Across the country, patients lack access to the health care they need. There are many causes, ranging from rural hospital closures to ideologically motivated attacks on abortion and transgender rights, to systemic racism dictating who can access high-quality, affordable, and timely health care. Federal regulations can either help or hinder this access to care, and one set of regulations that have an outsized effect are the so-called conscience rules. These rules enforce a variety of federal laws meant to balance patients’ rights to needed care and providers’ religious rights, and they are regularly revised when a presidential administration changes.

For example, the George W. Bush administration’s Department of Health and Human Services (HHS) issued broad regulations in 2008 allowing health providers and insurers to refuse to perform, refer, or pay for any service that violated a “religious belief or moral conviction.” The Obama administration rescinded this rule, as it was used by providers not to just decline to perform the services they disagree with, but to refuse care to patients they disapproved of, such as care for gay men with AIDS or providing in-vitro fertilization services to gay or single women.

In 2019, the Trump administration finalized a new version of this rule. The regulation explicitly made references to ways that providers could refuse to provide care to LGBT people, such as clarifying that providers would not be required to perform sterilization procedures that can be necessary to treat gender dysphoria. The Biden administration is now preparing to rescind that rule, which was never implemented after being blocked by federal courts. This commentary describes how this rescission would benefit patients by improving health equity and why a quick approval process is appropriate.

The Proposed Rule Would Protect Marginalized Patients from Discrimination

The Biden administration’s proposed rule revokes several of the most harmful portions of the Trump administration’s rule. For example, the proposed rule rescinds the definitions and purpose sections, which provided much of the potential for providers to discriminate against patients seeking needed health care. The proposed rule also reverses the Trump administration’s attempts to expand which types of entities could refuse to do their jobs by citing religious or moral exceptions. Rather than limiting this exemption to actual medical providers, the 2019 rule would have allowed a much broader set of workers to refuse—even those whose job is not actually providing care, such as appointment schedulers.

The Trump administration’s rule also specified that employers could not even ask applicants which services they would refuse to provide or facilitate as a result of their religious or moral beliefs. This could have resulted in a Planned Parenthood clinic hiring a staff member who would refuse to provide abortion care or schedule an appointment for transition care and being unable to fire or otherwise discipline them, reducing patient access even in states where this care has not been criminalized.

Part of the Biden administration’s justification for these rescissions is the Trump administration’s rule’s lack of legality: multiple federal courts found that the Trump administration overstepped its authority in issuing the law. More importantly, however, the Trump administration’s rule massively shifted the balance of provider and patient rights toward providers. Rather than working to ensure that patients can still access the health care they need, even if their provider morally or religiously opposes that care, the Trump administration prioritized providers’ opposition.

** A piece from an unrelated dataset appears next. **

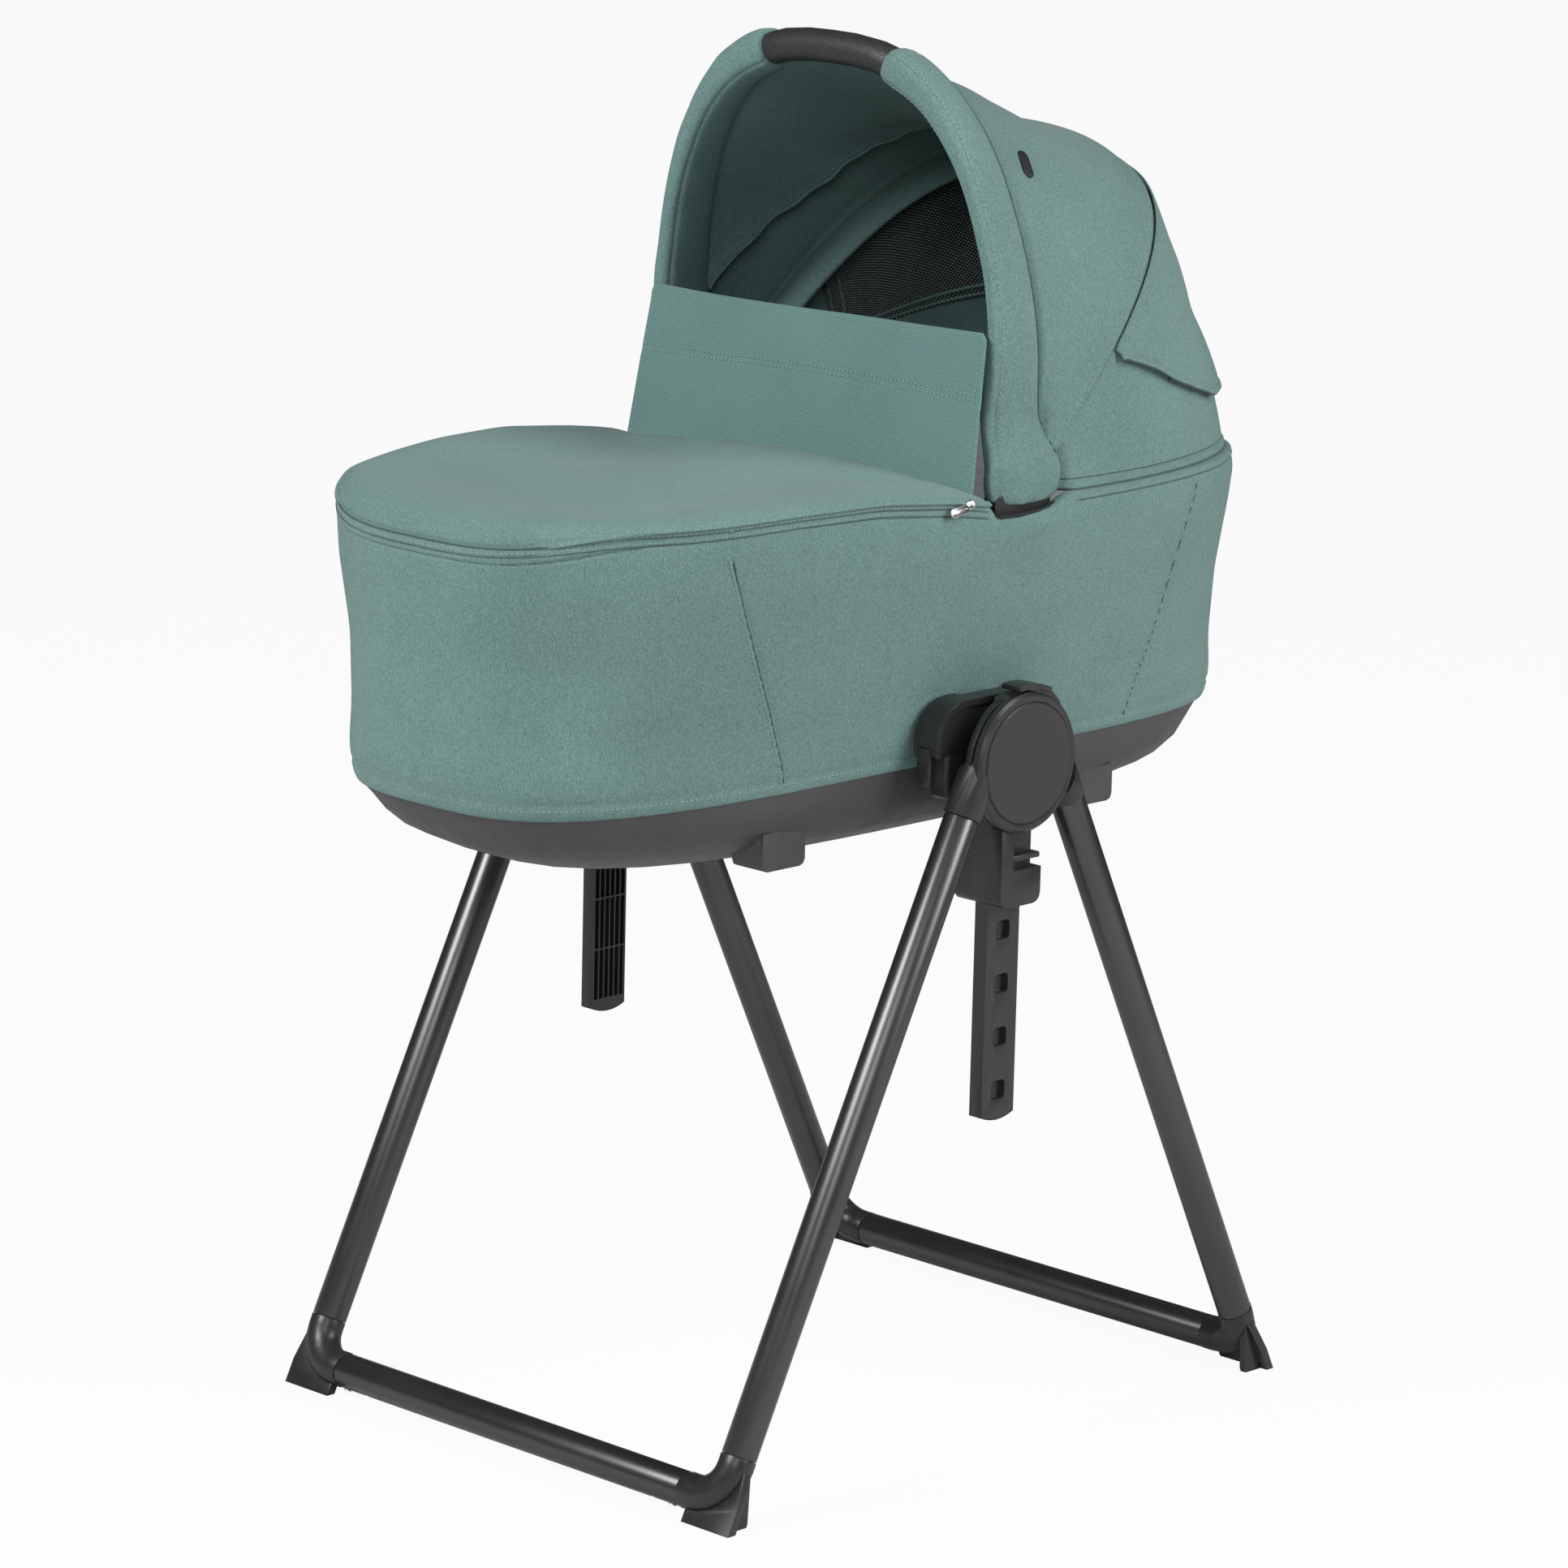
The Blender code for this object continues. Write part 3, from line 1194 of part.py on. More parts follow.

The Right Step for Ensuring Just and Equitable Coverage

The Biden administration’s proposed rule would officially rescind a set of regulations that have repeatedly been struck down by the federal court system, and its approach would help ensure that patients can continue to access the care they need, especially sexual and reproductive health care. This new rule is all the more critical after the precedent of the federal right to abortion in Roe v. Wade was struck down this past summer and as states move to restrict access to transition care.

The Biden administration should work quickly to finalize the rule after the comment period closes. Patients deserve access to providers who can and will support their health needs with compassion, not judgment, and this rule would undo the Trump administration’s efforts to prioritize religious exemptions over patient needs.